▶ [Instructions for the task]:
Take the data below and repeat it exactly.

▶ [Source excerpt]:
▬▬▬▬▬▬
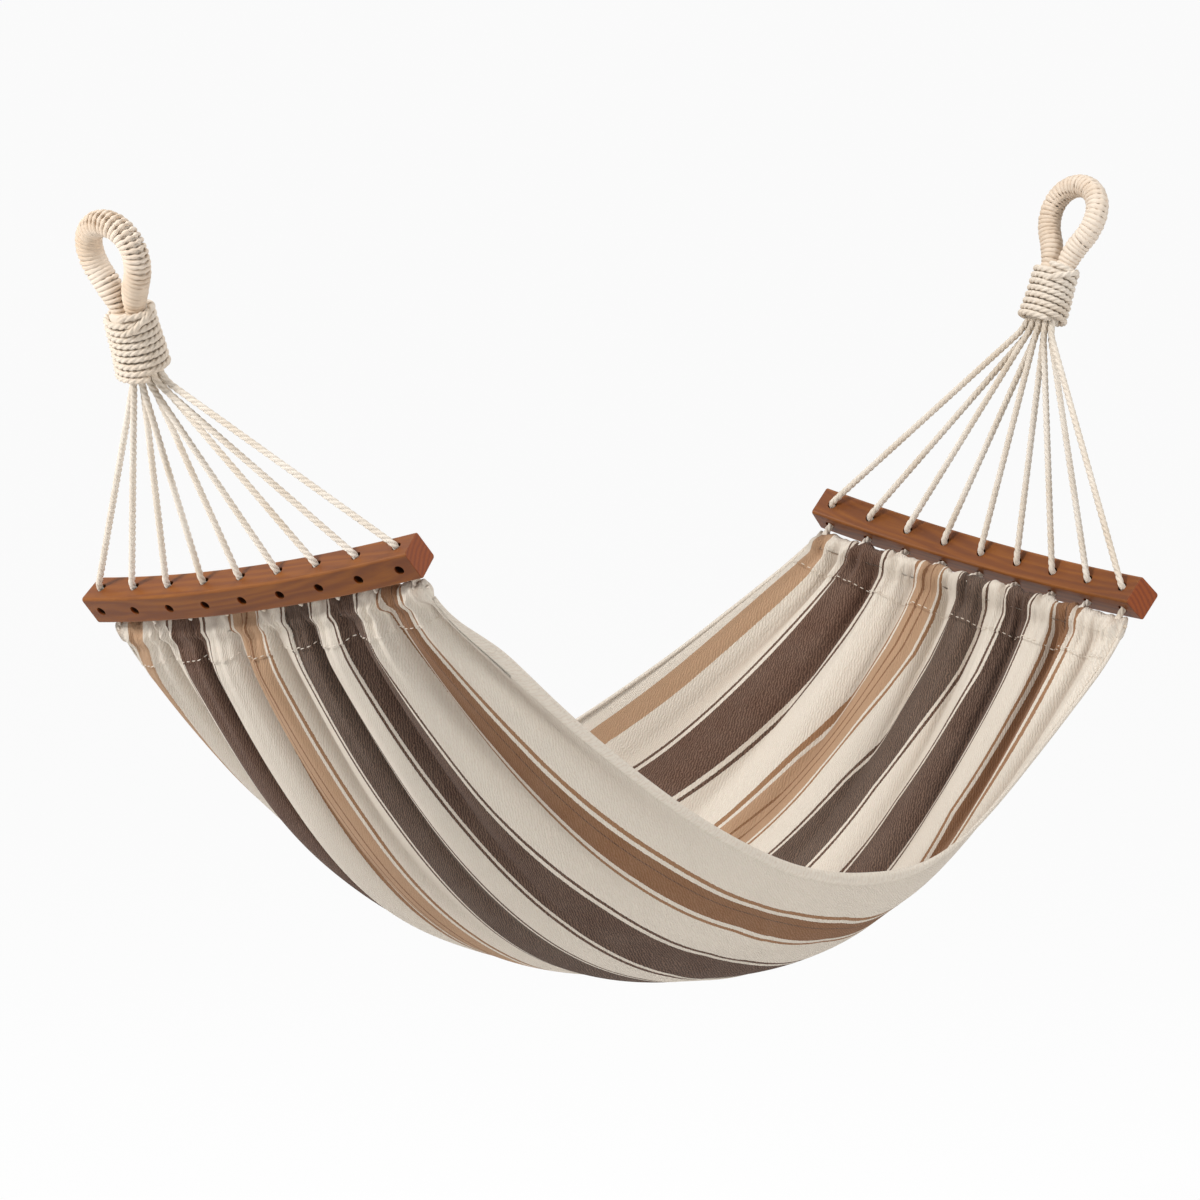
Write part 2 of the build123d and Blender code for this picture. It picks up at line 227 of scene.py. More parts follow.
def laidRope(name, path, reference, plan, roundEnds=True):
    # A profile of touching round strands carried along the path, turned once per lay length.
    # Columns follow the strands. A strand's outline seen from the rope's middle is
    # d cos(a) + sqrt(r^2 - d^2 sin^2(a)), with a floor where two strands meet.
    radius, lay, strands, columns = plan["radius"], plan["lay"], plan["strands"], plan["columns"]
    run = arcLength(path)
    around = np.arange(columns) / columns * 2 * math.pi
    wedge = math.pi / strands
    local = (around + wedge) % (2 * wedge) - wedge
    share = math.sin(wedge) / (1 + math.sin(wedge))
    middle = 1 - share
    outline = middle * np.cos(local) + np.sqrt(np.maximum(share**2 - (middle * np.sin(local))**2, 0))
    outline = radius * np.hypot(outline, plan["floor"]) / math.hypot(1, plan["floor"])
    turn = around[None, :] + (2 * math.pi * run / lay)[:, None]
    size = np.ones(len(run))
    if roundEnds:
        near = np.minimum(run, run[-1] - run) / radius
        size = np.sqrt(np.clip(1 - (1 - np.clip(near, 0.02, 1))**2, 0.03, 1))
    reach = outline[None, :] * size[:, None]
    _, side, other = frameAlong(path, reference)
    points = ringPoints(path, side, other, turn, reach)
    return gridMesh(name, points, ringUv(run, columns), closed=True, capped=True)


# The two ends are set out from the same sizes as the solid model.

barPlan = {"length": 700, "side": 52, "bow": 25, "pitch": 39.5, "span": 1713, "drop": 80,
           "hole": 16, "spacing": 80.5, "count": 9}
endPlans = {
    "head": {"facing": -1, "roll": -9.5, "reach": 380, "tilt": 13.5, "shift": 0, "turns": 9, "bundle": 31,
             "eyeHeight": 139, "eyeRadius": 21},
    "foot": {"facing": 1, "roll": 8.5, "reach": 400, "tilt": 32.5, "shift": 12, "turns": 8, "bundle": 28,
             "eyeHeight": 139, "eyeRadius": 19},
}
clewPlan = {"eyeRise": 68, "eyeLean": 2.5, "whipping": 10.5, "whippingGap": 0.7, "inHole": 13,
            "inWhipping": 24, "layer": 6.2, "spread": 1.04}
ropePlan = {"radius": 5.5, "lay": 34, "strands": 3, "columns": 24, "floor": 0.95, "step": 1.9}
headerPlan = {"radius": 3.2, "lay": 30, "strands": 3, "columns": 18, "floor": 0.62, "step": 2.4,
              "drop": 24, "half": 341}
loopPlan = {"inHole": 14, "ring": 8.7, "wrap": 0.93, "creep": 1.5, "count": 40}

bowRadius = barPlan["length"]**2 / (8 * barPlan["bow"]) + barPlan["bow"] / 2
holeOffsets = barPlan["spacing"] * (np.arange(barPlan["count"]) - (barPlan["count"] - 1) / 2)
holeAngles = holeOffsets / bowRadius
bowDepth = bowRadius * (1 - math.cos(holeAngles[0]))
ropeSeat = barPlan["hole"] / 2 - ropePlan["radius"] - 0.6


def rotateX(vector, degrees):
    c, s = math.cos(math.radians(degrees)), math.sin(math.radians(degrees))
    x, y, z = vector
    return np.array([x, c * y - s * z, s * y + c * z])


class End:
    # directions of one end: along the bar, outward across it, up from its clew face, and up the eye
    def __init__(self, name, plan):
        self.name, self.plan, self.facing = name, plan, plan["facing"]
        lean = math.radians(barPlan["pitch"])
        self.along = rotateX((0, -self.facing, 0), plan["roll"])
        self.up = rotateX((self.facing * math.sin(lean), 0, math.cos(lean)), plan["roll"])
        self.out = np.cross(self.up, self.along)
        rise = math.radians(clewPlan["eyeRise"])
        nearward = -math.sin(math.radians(clewPlan["eyeLean"]))
        self.eyeWay = unit(np.array([self.facing * math.cos(rise), nearward, math.sin(rise)]))
        tilt = math.radians(plan["tilt"])
        self.fan = plan["reach"] * (math.cos(tilt) * self.up - math.sin(tilt) * self.out)
        self.fan = self.fan + plan["shift"] * self.along
        perTurn = clewPlan["whipping"] + clewPlan["whippingGap"]
        self.whippingLength = plan["turns"] * perTurn + clewPlan["whipping"]

    def place(self, middle):
        self.middle = middle
        self.apex = middle + self.fan
        self.eyeFoot = self.apex + self.whippingLength * self.eyeWay
        level = np.array([0, 1, 0])
        self.eyeSide = unit(level - level.dot(self.eyeWay) * self.eyeWay)
        self.eyeOut = np.cross(self.eyeSide, self.eyeWay)
        self.header = self.local(0, -bowDepth / 2, -barPlan["side"] / 2 - headerPlan["drop"])

    def local(self, along, out, up):
        return self.middle + along * self.along + out * self.out + up * self.up

    def aroundEye(self, angle, reach, height):
        # points at an angle and a reach round the whipping's axis, at a height above its foot
        return (self.apex + height[:, None] * self.eyeWay + (reach * np.cos(angle))[:, None] * self.eyeSide
                + (reach * np.sin(angle))[:, None] * self.eyeOut)

    def hole(self, angle, out, up):
        # a point beside one hole of the bowed bar, seated along it
        reach = bowRadius + out
        along = reach * math.sin(angle) + ropeSeat * math.cos(angle)
        outward = reach * math.cos(angle) - bowRadius - ropeSeat * math.sin(angle)
        return self.local(along, outward, up)


head, foot = End("head", endPlans["head"]), End("foot", endPlans["foot"])
crown = endPlans["head"]["eyeHeight"] - endPlans["head"]["eyeRadius"]
head.place(-(head.whippingLength + crown) * head.eyeWay - head.fan)
foot.place(head.middle + np.array([barPlan["span"], 0, -barPlan["drop"]]))
ends = (head, foot)


def tone(red, green, blue):
    # a screen colour, 0 to 255, as linear light
    values = np.array([red, green, blue]) / 255
    linear = np.where(values <= 0.04045, values / 12.92, ((values + 0.055) / 1.055)**2.4)
    return (*linear.tolist(), 1)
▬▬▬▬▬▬
▶ [Exercise response]:
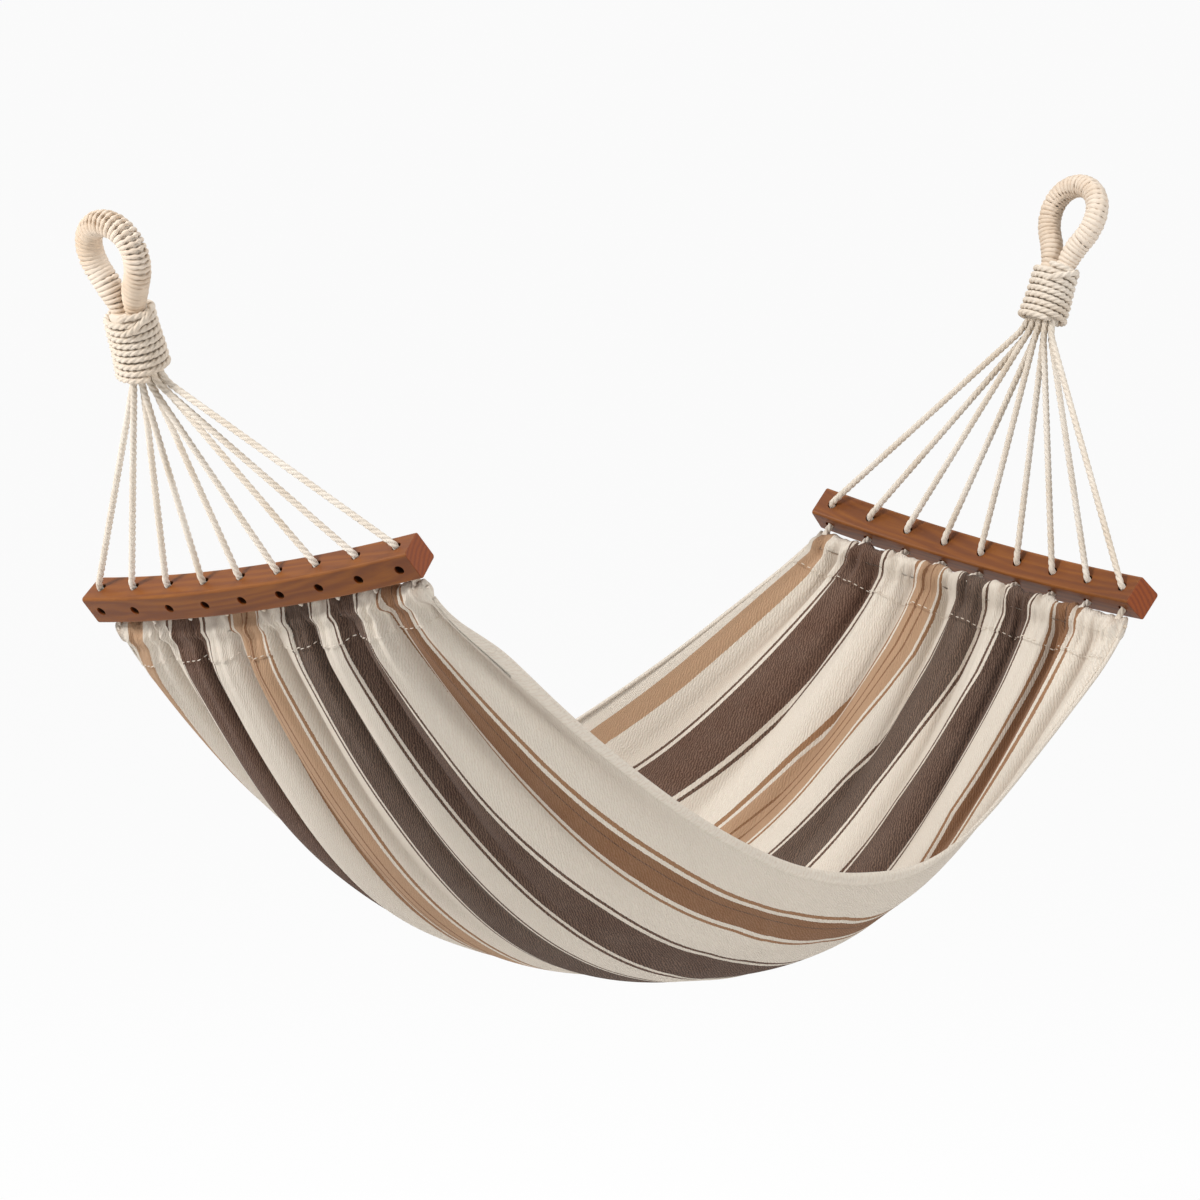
Write part 2 of the build123d and Blender code for this picture. It picks up at line 227 of scene.py. More parts follow.
def laidRope(name, path, reference, plan, roundEnds=True):
    # A profile of touching round strands carried along the path, turned once per lay length.
    # Columns follow the strands. A strand's outline seen from the rope's middle is
    # d cos(a) + sqrt(r^2 - d^2 sin^2(a)), with a floor where two strands meet.
    radius, lay, strands, columns = plan["radius"], plan["lay"], plan["strands"], plan["columns"]
    run = arcLength(path)
    around = np.arange(columns) / columns * 2 * math.pi
    wedge = math.pi / strands
    local = (around + wedge) % (2 * wedge) - wedge
    share = math.sin(wedge) / (1 + math.sin(wedge))
    middle = 1 - share
    outline = middle * np.cos(local) + np.sqrt(np.maximum(share**2 - (middle * np.sin(local))**2, 0))
    outline = radius * np.hypot(outline, plan["floor"]) / math.hypot(1, plan["floor"])
    turn = around[None, :] + (2 * math.pi * run / lay)[:, None]
    size = np.ones(len(run))
    if roundEnds:
        near = np.minimum(run, run[-1] - run) / radius
        size = np.sqrt(np.clip(1 - (1 - np.clip(near, 0.02, 1))**2, 0.03, 1))
    reach = outline[None, :] * size[:, None]
    _, side, other = frameAlong(path, reference)
    points = ringPoints(path, side, other, turn, reach)
    return gridMesh(name, points, ringUv(run, columns), closed=True, capped=True)


# The two ends are set out from the same sizes as the solid model.

barPlan = {"length": 700, "side": 52, "bow": 25, "pitch": 39.5, "span": 1713, "drop": 80,
           "hole": 16, "spacing": 80.5, "count": 9}
endPlans = {
    "head": {"facing": -1, "roll": -9.5, "reach": 380, "tilt": 13.5, "shift": 0, "turns": 9, "bundle": 31,
             "eyeHeight": 139, "eyeRadius": 21},
    "foot": {"facing": 1, "roll": 8.5, "reach": 400, "tilt": 32.5, "shift": 12, "turns": 8, "bundle": 28,
             "eyeHeight": 139, "eyeRadius": 19},
}
clewPlan = {"eyeRise": 68, "eyeLean": 2.5, "whipping": 10.5, "whippingGap": 0.7, "inHole": 13,
            "inWhipping": 24, "layer": 6.2, "spread": 1.04}
ropePlan = {"radius": 5.5, "lay": 34, "strands": 3, "columns": 24, "floor": 0.95, "step": 1.9}
headerPlan = {"radius": 3.2, "lay": 30, "strands": 3, "columns": 18, "floor": 0.62, "step": 2.4,
              "drop": 24, "half": 341}
loopPlan = {"inHole": 14, "ring": 8.7, "wrap": 0.93, "creep": 1.5, "count": 40}

bowRadius = barPlan["length"]**2 / (8 * barPlan["bow"]) + barPlan["bow"] / 2
holeOffsets = barPlan["spacing"] * (np.arange(barPlan["count"]) - (barPlan["count"] - 1) / 2)
holeAngles = holeOffsets / bowRadius
bowDepth = bowRadius * (1 - math.cos(holeAngles[0]))
ropeSeat = barPlan["hole"] / 2 - ropePlan["radius"] - 0.6


def rotateX(vector, degrees):
    c, s = math.cos(math.radians(degrees)), math.sin(math.radians(degrees))
    x, y, z = vector
    return np.array([x, c * y - s * z, s * y + c * z])


class End:
    # directions of one end: along the bar, outward across it, up from its clew face, and up the eye
    def __init__(self, name, plan):
        self.name, self.plan, self.facing = name, plan, plan["facing"]
        lean = math.radians(barPlan["pitch"])
        self.along = rotateX((0, -self.facing, 0), plan["roll"])
        self.up = rotateX((self.facing * math.sin(lean), 0, math.cos(lean)), plan["roll"])
        self.out = np.cross(self.up, self.along)
        rise = math.radians(clewPlan["eyeRise"])
        nearward = -math.sin(math.radians(clewPlan["eyeLean"]))
        self.eyeWay = unit(np.array([self.facing * math.cos(rise), nearward, math.sin(rise)]))
        tilt = math.radians(plan["tilt"])
        self.fan = plan["reach"] * (math.cos(tilt) * self.up - math.sin(tilt) * self.out)
        self.fan = self.fan + plan["shift"] * self.along
        perTurn = clewPlan["whipping"] + clewPlan["whippingGap"]
        self.whippingLength = plan["turns"] * perTurn + clewPlan["whipping"]

    def place(self, middle):
        self.middle = middle
        self.apex = middle + self.fan
        self.eyeFoot = self.apex + self.whippingLength * self.eyeWay
        level = np.array([0, 1, 0])
        self.eyeSide = unit(level - level.dot(self.eyeWay) * self.eyeWay)
        self.eyeOut = np.cross(self.eyeSide, self.eyeWay)
        self.header = self.local(0, -bowDepth / 2, -barPlan["side"] / 2 - headerPlan["drop"])

    def local(self, along, out, up):
        return self.middle + along * self.along + out * self.out + up * self.up

    def aroundEye(self, angle, reach, height):
        # points at an angle and a reach round the whipping's axis, at a height above its foot
        return (self.apex + height[:, None] * self.eyeWay + (reach * np.cos(angle))[:, None] * self.eyeSide
                + (reach * np.sin(angle))[:, None] * self.eyeOut)

    def hole(self, angle, out, up):
        # a point beside one hole of the bowed bar, seated along it
        reach = bowRadius + out
        along = reach * math.sin(angle) + ropeSeat * math.cos(angle)
        outward = reach * math.cos(angle) - bowRadius - ropeSeat * math.sin(angle)
        return self.local(along, outward, up)


head, foot = End("head", endPlans["head"]), End("foot", endPlans["foot"])
crown = endPlans["head"]["eyeHeight"] - endPlans["head"]["eyeRadius"]
head.place(-(head.whippingLength + crown) * head.eyeWay - head.fan)
foot.place(head.middle + np.array([barPlan["span"], 0, -barPlan["drop"]]))
ends = (head, foot)


def tone(red, green, blue):
    # a screen colour, 0 to 255, as linear light
    values = np.array([red, green, blue]) / 255
    linear = np.where(values <= 0.04045, values / 12.92, ((values + 0.055) / 1.055)**2.4)
    return (*linear.tolist(), 1)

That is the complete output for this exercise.